>> start

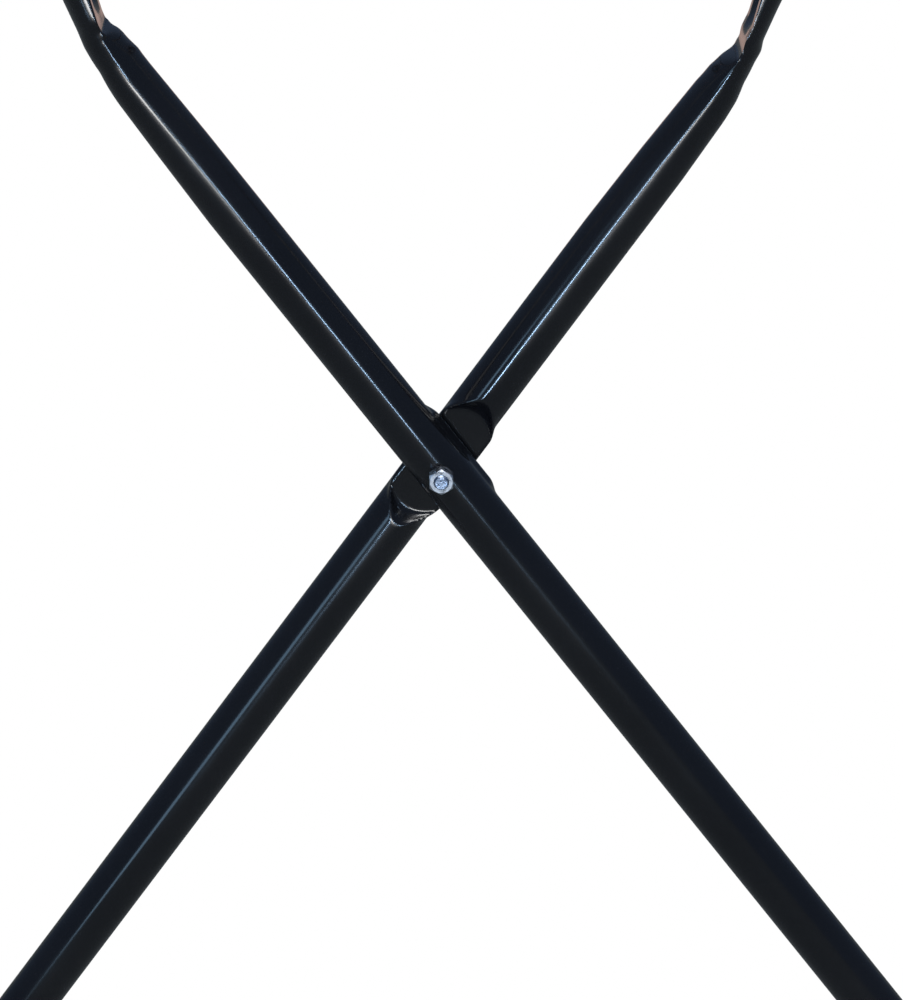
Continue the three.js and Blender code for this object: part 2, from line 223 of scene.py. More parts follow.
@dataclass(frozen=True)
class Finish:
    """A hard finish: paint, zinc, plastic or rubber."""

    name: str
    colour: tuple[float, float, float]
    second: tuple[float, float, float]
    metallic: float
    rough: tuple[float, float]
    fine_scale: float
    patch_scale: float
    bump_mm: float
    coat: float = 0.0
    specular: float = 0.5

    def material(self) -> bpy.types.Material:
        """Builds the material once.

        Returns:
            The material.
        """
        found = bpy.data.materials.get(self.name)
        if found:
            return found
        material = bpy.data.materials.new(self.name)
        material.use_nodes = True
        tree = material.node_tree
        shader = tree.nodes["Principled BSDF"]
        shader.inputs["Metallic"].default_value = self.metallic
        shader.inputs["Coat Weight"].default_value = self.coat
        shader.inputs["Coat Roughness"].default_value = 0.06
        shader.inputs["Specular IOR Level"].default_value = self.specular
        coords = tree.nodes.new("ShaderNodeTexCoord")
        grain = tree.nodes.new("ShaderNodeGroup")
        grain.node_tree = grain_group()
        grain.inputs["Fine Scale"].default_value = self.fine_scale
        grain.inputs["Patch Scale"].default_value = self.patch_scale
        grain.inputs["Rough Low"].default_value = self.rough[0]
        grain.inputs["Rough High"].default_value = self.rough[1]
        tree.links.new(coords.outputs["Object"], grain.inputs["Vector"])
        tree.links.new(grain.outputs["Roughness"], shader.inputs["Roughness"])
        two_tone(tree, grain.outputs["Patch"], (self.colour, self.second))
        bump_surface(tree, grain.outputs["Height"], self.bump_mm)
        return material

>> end

* _REQUIREMENT_
In this exercise, copy only the lines from the opening line of the material through the line where "the material once." appears.

* _FULL RESPONSE_
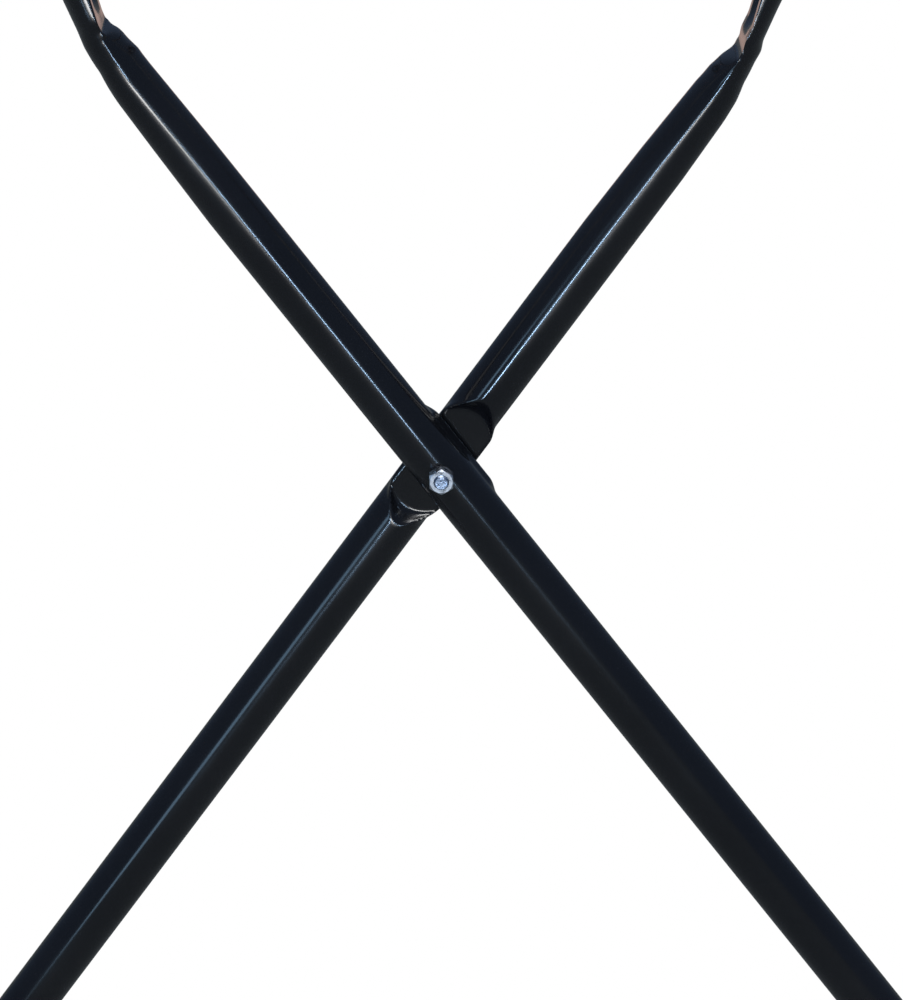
Continue the three.js and Blender code for this object: part 2, from line 223 of scene.py. More parts follow.
@dataclass(frozen=True)
class Finish:
    """A hard finish: paint, zinc, plastic or rubber."""

    name: str
    colour: tuple[float, float, float]
    second: tuple[float, float, float]
    metallic: float
    rough: tuple[float, float]
    fine_scale: float
    patch_scale: float
    bump_mm: float
    coat: float = 0.0
    specular: float = 0.5

    def material(self) -> bpy.types.Material:
        """Builds the material once.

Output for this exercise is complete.